— START OF Extracted information —
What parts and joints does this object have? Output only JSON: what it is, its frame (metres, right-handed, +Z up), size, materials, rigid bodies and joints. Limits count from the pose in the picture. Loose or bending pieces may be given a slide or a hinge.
— END OF Extracted information —
— START OF Extracted information —
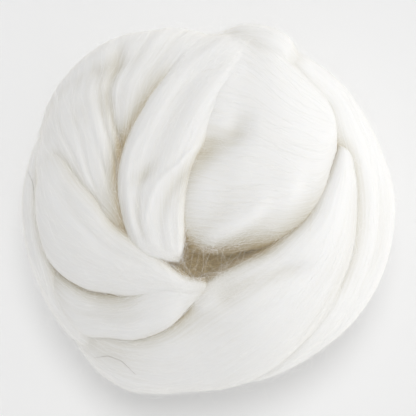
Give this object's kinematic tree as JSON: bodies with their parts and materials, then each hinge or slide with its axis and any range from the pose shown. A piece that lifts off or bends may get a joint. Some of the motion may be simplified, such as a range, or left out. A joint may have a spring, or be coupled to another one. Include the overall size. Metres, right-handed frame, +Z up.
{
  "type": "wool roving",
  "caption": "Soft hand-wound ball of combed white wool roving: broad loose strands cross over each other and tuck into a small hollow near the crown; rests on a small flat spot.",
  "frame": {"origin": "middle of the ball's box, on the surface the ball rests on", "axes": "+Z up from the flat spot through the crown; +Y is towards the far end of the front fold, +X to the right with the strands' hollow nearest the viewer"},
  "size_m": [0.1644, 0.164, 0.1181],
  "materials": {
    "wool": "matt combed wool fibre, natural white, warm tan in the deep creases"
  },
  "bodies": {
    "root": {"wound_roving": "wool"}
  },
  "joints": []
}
— END OF Extracted information —
▸ **Short task**
How many of the lines above include the string "joints"? Answer with the number only.

▸ **Exercise response**
2